**SUPPLIED DATA**:
— START —

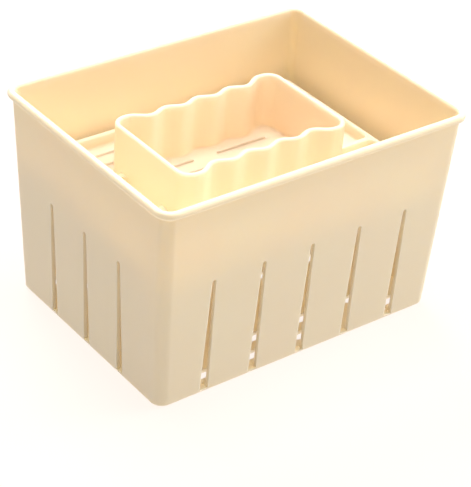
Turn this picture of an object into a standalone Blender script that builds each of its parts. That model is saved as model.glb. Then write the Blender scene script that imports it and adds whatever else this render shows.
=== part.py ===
"""Soft-cheese and bean-curd press mould: a slotted moulded box and the press plate
that slides down inside it. Metres, +Z up, origin under the middle of the box.
Long side along X, so the five-slot walls face -Y and +Y."""
import math

import bmesh
import bpy
from mathutils import Vector

# --- mould box -------------------------------------------------------------
RIM_LENGTH = 0.135            # over the rim bead, along X
RIM_WIDTH = 0.102             # over the rim bead, along Y
HEIGHT = 0.084                # ground to the top of the rim bead
BEAD_RADIUS = 0.0015
BEAD_OVERHANG = 0.0018        # how far the bead stands out past the wall
BEAD_DEPTH = 0.0036           # from its top down to where it dies into the wall
WALL = 0.0016
TAPER_X = 0.0033              # the foot is this much further in than the top, per side
TAPER_Y = 0.0036
CORNER_RADIUS = 0.0046
FOOT_FILLET = 0.0012          # round edge under the walls
FLOOR_THICKNESS = 0.0014

# --- slots in the box walls --------------------------------------------------
WALL_SLOT_PITCH = 0.0214
LONG_WALL_SLOTS = 5
SHORT_WALL_SLOTS = 3
WALL_SLOT_TOP = 0.0495
WALL_SLOT_FOOT = 0.0012       # just under the floor's upper face, so that whey runs out
WALL_SLOT_WIDTH_TOP = 0.0018
WALL_SLOT_WIDTH_FOOT = 0.0037

# --- drain slots in the floor: two rows along each long wall, one in the middle ---
FLOOR_SLOT_WIDTH = 0.0040
OUTER_ROWS_Y = (0.0302, 0.0385)                        # mirrored to -Y
OUTER_ROW_SPANS = ((0.003, 0.024), (0.034, 0.055))     # mirrored to -X
MIDDLE_ROW_SPAN = (0.016, 0.047)                       # mirrored to -X

# --- press plate -------------------------------------------------------------
PLATE_LENGTH = 0.118
PLATE_WIDTH = 0.0836
PLATE_THICKNESS = 0.0018
PLATE_CORNER_RADIUS = 0.0045
LIP_HEIGHT = 0.0048           # above the plate's upper face
LIP_THICKNESS = 0.0020
PLATE_UNDERSIDE_AT_REST = 0.0509
PLATE_OFFSET = Vector((-0.0011, 0.0018))   # it lies loose, a little off centre

# --- hollow grip with two wavy sides -----------------------------------------
GRIP_HEIGHT = 0.0220          # above the plate's upper face
GRIP_THICKNESS = 0.0018
GRIP_HALF_LENGTH = 0.0362     # to the middle of the end walls
GRIP_END_HALF_WIDTH = 0.0227  # to the middle of the long walls at their ends
GRIP_CORNER_RADIUS = 0.0050
WAVE_LENGTH = 0.0142
WAVE_PEAK = 0.0212            # half widths of the wavy stretch
WAVE_TROUGH = 0.0190
WAVY_HALF_LENGTH = 1.5 * WAVE_LENGTH       # outermost trough
SHOULDER_LENGTH = 0.0085      # from that trough out to the full half width
RIB_Y = 0.0126                # short ribs from the grip's end walls to the lip
RIB_THICKNESS = 0.0018
RIB_DROP = 0.0003             # rib top below the lip's top

# --- drain slots in the press plate ------------------------------------------
PLATE_SLOT_WIDTH = 0.0014
PLATE_ROW_PITCH = 0.0069
INNER_SPAN = (0.0052, 0.0281)              # mirrored to -X, inside the grip
END_SPAN = (0.0430, 0.0530)                # mirrored to -X, beyond the grip
SIDE_SPANS = ((-0.015, 0.015), (0.021, 0.051))

CORNER_STEPS = 6
SIDE_STEPS = 56               # along each wavy side
OVERCUT = 0.001               # how far cutters run past what they cut
BITE = 0.0005                 # how far joined shapes run into each other

CREAM = (0.85, 0.68, 0.42, 1.0)


def clear_scene():
    for old in list(bpy.data.objects):
        bpy.data.objects.remove(old, do_unlink=True)


def plastic(name):
    material = bpy.data.materials.new(name)
    material.use_nodes = True
    shader = material.node_tree.nodes["Principled BSDF"]
    shader.inputs["Base Color"].default_value = CREAM
    shader.inputs["Roughness"].default_value = 0.42
    shader.inputs["Metallic"].default_value = 0.0
    return material


def rounded_rectangle(half_x, half_y, radius, steps=CORNER_STEPS):
    """Points of a rounded rectangle, anticlockwise from the +X side's start."""
    points = []
    for corner, (sign_x, sign_y) in enumerate(((1, 1), (-1, 1), (-1, -1), (1, -1))):
        centre = Vector((sign_x * (half_x - radius), sign_y * (half_y - radius)))
        for step in range(steps + 1):
            angle = math.radians(90) * (corner + step / steps)
            points.append(centre + radius * Vector((math.cos(angle), math.sin(angle))))
    return points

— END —

**GOAL OF THE EXERCISE**: Print the material above once more, exactly.

**ANSWER TO THIS EXERCISE**:
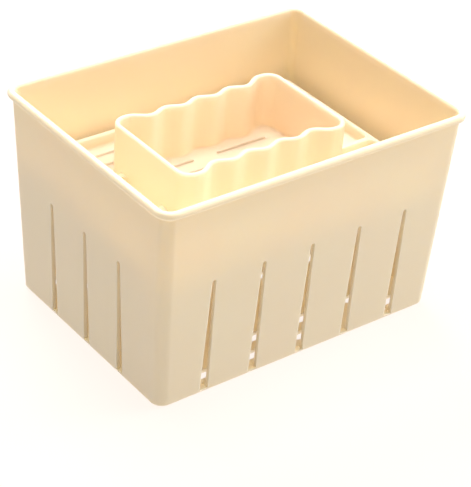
Turn this picture of an object into a standalone Blender script that builds each of its parts. That model is saved as model.glb. Then write the Blender scene script that imports it and adds whatever else this render shows.
=== part.py ===
"""Soft-cheese and bean-curd press mould: a slotted moulded box and the press plate
that slides down inside it. Metres, +Z up, origin under the middle of the box.
Long side along X, so the five-slot walls face -Y and +Y."""
import math

import bmesh
import bpy
from mathutils import Vector

# --- mould box -------------------------------------------------------------
RIM_LENGTH = 0.135            # over the rim bead, along X
RIM_WIDTH = 0.102             # over the rim bead, along Y
HEIGHT = 0.084                # ground to the top of the rim bead
BEAD_RADIUS = 0.0015
BEAD_OVERHANG = 0.0018        # how far the bead stands out past the wall
BEAD_DEPTH = 0.0036           # from its top down to where it dies into the wall
WALL = 0.0016
TAPER_X = 0.0033              # the foot is this much further in than the top, per side
TAPER_Y = 0.0036
CORNER_RADIUS = 0.0046
FOOT_FILLET = 0.0012          # round edge under the walls
FLOOR_THICKNESS = 0.0014

# --- slots in the box walls --------------------------------------------------
WALL_SLOT_PITCH = 0.0214
LONG_WALL_SLOTS = 5
SHORT_WALL_SLOTS = 3
WALL_SLOT_TOP = 0.0495
WALL_SLOT_FOOT = 0.0012       # just under the floor's upper face, so that whey runs out
WALL_SLOT_WIDTH_TOP = 0.0018
WALL_SLOT_WIDTH_FOOT = 0.0037

# --- drain slots in the floor: two rows along each long wall, one in the middle ---
FLOOR_SLOT_WIDTH = 0.0040
OUTER_ROWS_Y = (0.0302, 0.0385)                        # mirrored to -Y
OUTER_ROW_SPANS = ((0.003, 0.024), (0.034, 0.055))     # mirrored to -X
MIDDLE_ROW_SPAN = (0.016, 0.047)                       # mirrored to -X

# --- press plate -------------------------------------------------------------
PLATE_LENGTH = 0.118
PLATE_WIDTH = 0.0836
PLATE_THICKNESS = 0.0018
PLATE_CORNER_RADIUS = 0.0045
LIP_HEIGHT = 0.0048           # above the plate's upper face
LIP_THICKNESS = 0.0020
PLATE_UNDERSIDE_AT_REST = 0.0509
PLATE_OFFSET = Vector((-0.0011, 0.0018))   # it lies loose, a little off centre

# --- hollow grip with two wavy sides -----------------------------------------
GRIP_HEIGHT = 0.0220          # above the plate's upper face
GRIP_THICKNESS = 0.0018
GRIP_HALF_LENGTH = 0.0362     # to the middle of the end walls
GRIP_END_HALF_WIDTH = 0.0227  # to the middle of the long walls at their ends
GRIP_CORNER_RADIUS = 0.0050
WAVE_LENGTH = 0.0142
WAVE_PEAK = 0.0212            # half widths of the wavy stretch
WAVE_TROUGH = 0.0190
WAVY_HALF_LENGTH = 1.5 * WAVE_LENGTH       # outermost trough
SHOULDER_LENGTH = 0.0085      # from that trough out to the full half width
RIB_Y = 0.0126                # short ribs from the grip's end walls to the lip
RIB_THICKNESS = 0.0018
RIB_DROP = 0.0003             # rib top below the lip's top

# --- drain slots in the press plate ------------------------------------------
PLATE_SLOT_WIDTH = 0.0014
PLATE_ROW_PITCH = 0.0069
INNER_SPAN = (0.0052, 0.0281)              # mirrored to -X, inside the grip
END_SPAN = (0.0430, 0.0530)                # mirrored to -X, beyond the grip
SIDE_SPANS = ((-0.015, 0.015), (0.021, 0.051))

CORNER_STEPS = 6
SIDE_STEPS = 56               # along each wavy side
OVERCUT = 0.001               # how far cutters run past what they cut
BITE = 0.0005                 # how far joined shapes run into each other

CREAM = (0.85, 0.68, 0.42, 1.0)


def clear_scene():
    for old in list(bpy.data.objects):
        bpy.data.objects.remove(old, do_unlink=True)


def plastic(name):
    material = bpy.data.materials.new(name)
    material.use_nodes = True
    shader = material.node_tree.nodes["Principled BSDF"]
    shader.inputs["Base Color"].default_value = CREAM
    shader.inputs["Roughness"].default_value = 0.42
    shader.inputs["Metallic"].default_value = 0.0
    return material


def rounded_rectangle(half_x, half_y, radius, steps=CORNER_STEPS):
    """Points of a rounded rectangle, anticlockwise from the +X side's start."""
    points = []
    for corner, (sign_x, sign_y) in enumerate(((1, 1), (-1, 1), (-1, -1), (1, -1))):
        centre = Vector((sign_x * (half_x - radius), sign_y * (half_y - radius)))
        for step in range(steps + 1):
            angle = math.radians(90) * (corner + step / steps)
            points.append(centre + radius * Vector((math.cos(angle), math.sin(angle))))
    return points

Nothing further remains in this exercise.